Number of low income students at Oxbridge falls
OXFORD and Cambridge have seen their proportion of disadvantaged students drop over the past decade, despite efforts to boost social mobility.
They admitted a smaller proportion of poorer students last year than every other UK university, a report has shown.
Around one in ten of those starting a degree at Oxbridge in 2014/15 were from poorer backgrounds – compared with a UK average of more than one in three. However, both have seen a rise in the proportion of entrants from state schools since 2004.
The figures, from the Higher Education Statistics Agency, come after numerous outreach programmes by both universities to encourage bright children from deprived backgrounds to apply. They showed that in 2004/05, disadvantaged students made up 12.3 per cent of Oxford entrants. By 2014/15 this had fallen to 10 per cent.
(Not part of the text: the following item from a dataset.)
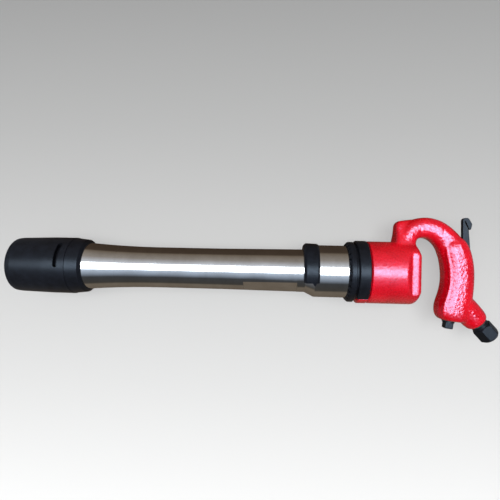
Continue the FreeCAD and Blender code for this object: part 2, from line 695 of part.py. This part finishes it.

Over the same period, Cambridge saw a fall from 12.4 per cent to 10.2 per cent.
Yesterday Nick Hillman, of the Higher Education Policy Institute, said: ‘Too little is spent on finding the kids with the greatest potential who are currently under the radar.’
A spokesman for Oxford said it has its own targets with the Office for Fair Access, which ‘do not include targets by school type or self-reported socio-economic class. Measured against these categories we have shown consistent improvement.’